We already knew e-commerce was on the horizon before 2020, but COVID-19 has provided an unbelievable boost to this sector. E-commerce now accounts for approximately 16% of U.S. sales. Though some consumers will return to in-person shopping, 60% of U.S. consumers have bought groceries online in the last 12 months, and many plan to keep doing so. The impact of this shift cannot be understated,” said Micki Donegan, managing director and senior relationship manager for Rabobank, at the recent USPOULTRY Financial Management Seminar in Destin, Florida. Her presentation covered various trends impacting the poultry industry, emphasizing the central role both online commerce and sustainability will take in the coming years.
Daniel Fields, vice president of compliance, sustainability and regulatory affairs for Herbruck’s Poultry Ranch, discussed various ways in which Herbruck’s has put sustainability measures into practice. “Environmental sustainability and social responsibility are becoming increasingly important to our stakeholders,” said Fields. “It’s not just a trend. Everyone from consumers to investors is looking for and expecting these commitments from companies, so finding a way to deliver on those expectations will be a benefit to your company in the long run.”
Shifting the conversation to recent headlines, Jeff Clemons, director of risk and cyber advisory service for Frost PLLC, provided insight on how to maintain cybersecurity and prevent breaches. “According to data breach reports from 2018 onwards, 46% of businesses were victims of a cybersecurity breach. Of those attacks, roughly 85% contained a human element – meaning it could be you or me unintentionally putting our companies at risk,” explained Clemons. “Many of these attacks are built around a single point of failure that allows the hackers access. This is a threat no company can afford to ignore.”
A panel, including Jarod Morrison, CFO for Farbest Foods, Mulham Shbeib, CFO for Mar-Jac Poultry, and Abby Walden, CFO for Crider Foods, discussed best practices in financial reporting. “Know what your audience needs,” Morrison emphasized. “Is it data, information, analytics? We need to place numbers into the right context to help our business leaders make the best decisions.”
Shbeib echoed Morrison, commenting, “Understanding our audience is vital. The reports and data we share with our plant managers will be different than what our owners want to see. It is important to collect and share the specific data that meets the needs of the various audiences we have within our companies.”
Walden recommended a simplistic approach to data reporting. “We’ve shifted from submitting a 50 page report to a single page report sent every week to our upper management. That single page provides an overview answering one question: Are things good or not good?” explained Walden. “If things are not going well, then we can provide a deeper analysis of the data to show management what is going on and how to fix it. But they don’t need to wade through 50 pages of data every week if everything is going as it should.”

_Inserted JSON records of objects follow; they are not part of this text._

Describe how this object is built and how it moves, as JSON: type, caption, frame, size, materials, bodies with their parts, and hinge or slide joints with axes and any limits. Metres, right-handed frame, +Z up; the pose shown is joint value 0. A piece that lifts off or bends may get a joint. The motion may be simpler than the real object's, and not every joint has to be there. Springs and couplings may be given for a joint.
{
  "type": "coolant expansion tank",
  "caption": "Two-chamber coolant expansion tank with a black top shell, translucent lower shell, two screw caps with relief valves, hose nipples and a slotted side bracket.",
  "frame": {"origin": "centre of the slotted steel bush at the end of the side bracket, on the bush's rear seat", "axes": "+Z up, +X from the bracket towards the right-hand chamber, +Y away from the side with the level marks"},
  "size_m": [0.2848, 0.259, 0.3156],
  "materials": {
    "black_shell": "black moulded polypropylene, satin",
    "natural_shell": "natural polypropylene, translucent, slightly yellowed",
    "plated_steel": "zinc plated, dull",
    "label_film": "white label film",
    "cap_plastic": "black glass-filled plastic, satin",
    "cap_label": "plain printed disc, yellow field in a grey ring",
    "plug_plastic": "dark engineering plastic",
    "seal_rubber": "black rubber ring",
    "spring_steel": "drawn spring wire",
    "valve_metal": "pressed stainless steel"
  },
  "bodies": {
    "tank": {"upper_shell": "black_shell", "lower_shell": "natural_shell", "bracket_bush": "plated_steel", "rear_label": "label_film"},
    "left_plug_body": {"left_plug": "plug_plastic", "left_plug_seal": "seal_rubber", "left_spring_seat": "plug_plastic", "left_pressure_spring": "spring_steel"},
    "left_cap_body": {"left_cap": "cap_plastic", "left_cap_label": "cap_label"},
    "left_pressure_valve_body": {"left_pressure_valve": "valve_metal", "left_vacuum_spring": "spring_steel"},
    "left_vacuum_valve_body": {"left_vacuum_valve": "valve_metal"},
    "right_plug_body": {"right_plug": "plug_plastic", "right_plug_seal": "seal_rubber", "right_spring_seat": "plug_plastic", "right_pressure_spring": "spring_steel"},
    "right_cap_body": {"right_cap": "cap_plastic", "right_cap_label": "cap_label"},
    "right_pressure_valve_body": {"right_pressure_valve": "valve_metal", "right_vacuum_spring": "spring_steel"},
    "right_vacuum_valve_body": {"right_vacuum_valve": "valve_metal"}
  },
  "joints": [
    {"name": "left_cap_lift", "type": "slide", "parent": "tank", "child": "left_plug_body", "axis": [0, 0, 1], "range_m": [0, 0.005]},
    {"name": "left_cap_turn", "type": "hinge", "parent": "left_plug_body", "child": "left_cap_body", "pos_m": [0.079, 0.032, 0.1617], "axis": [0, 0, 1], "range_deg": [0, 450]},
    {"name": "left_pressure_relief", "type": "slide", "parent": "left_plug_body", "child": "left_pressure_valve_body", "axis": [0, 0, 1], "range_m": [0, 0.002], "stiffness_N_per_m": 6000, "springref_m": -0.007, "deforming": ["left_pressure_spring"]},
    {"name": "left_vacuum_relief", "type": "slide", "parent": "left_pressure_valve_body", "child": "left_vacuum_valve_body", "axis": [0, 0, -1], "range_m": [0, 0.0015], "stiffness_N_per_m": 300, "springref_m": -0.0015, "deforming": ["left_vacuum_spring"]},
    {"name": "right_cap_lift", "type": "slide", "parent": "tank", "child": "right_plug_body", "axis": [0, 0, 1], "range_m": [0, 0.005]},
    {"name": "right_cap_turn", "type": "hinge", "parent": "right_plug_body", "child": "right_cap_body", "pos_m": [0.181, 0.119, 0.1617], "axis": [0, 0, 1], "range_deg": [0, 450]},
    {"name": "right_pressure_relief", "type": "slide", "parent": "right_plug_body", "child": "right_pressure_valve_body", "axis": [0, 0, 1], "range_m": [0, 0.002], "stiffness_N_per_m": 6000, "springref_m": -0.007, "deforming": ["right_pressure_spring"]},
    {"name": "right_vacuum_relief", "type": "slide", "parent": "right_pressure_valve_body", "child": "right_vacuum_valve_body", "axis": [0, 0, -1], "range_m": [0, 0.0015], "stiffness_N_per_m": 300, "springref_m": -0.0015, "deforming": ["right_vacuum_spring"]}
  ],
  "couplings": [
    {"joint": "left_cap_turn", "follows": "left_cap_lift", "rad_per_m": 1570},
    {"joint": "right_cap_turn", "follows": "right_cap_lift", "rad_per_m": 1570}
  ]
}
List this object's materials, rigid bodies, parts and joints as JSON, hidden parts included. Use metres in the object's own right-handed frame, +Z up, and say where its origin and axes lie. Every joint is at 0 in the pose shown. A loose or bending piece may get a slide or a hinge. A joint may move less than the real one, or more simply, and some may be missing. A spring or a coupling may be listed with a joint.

Steve Raetz, director of research and market intelligence for C.H. Robinson, portrayed how significantly the COVID-19 pandemic has affected labor shortages, specifically within the trucking industry. “COVID accelerated the retirement curve for many truck drivers; and for others, it has affected their willingness to return until they absolutely have to. When analyzing current labor shortages in our industries, we cannot underestimate the impact of the pandemic,” Raetz explained. “It is an unbelievable market right now. Supply will catch up, demand will settle – it always does. We are not looking at a collapse, but that does not change the fact that we are sitting in a very unique place right now.”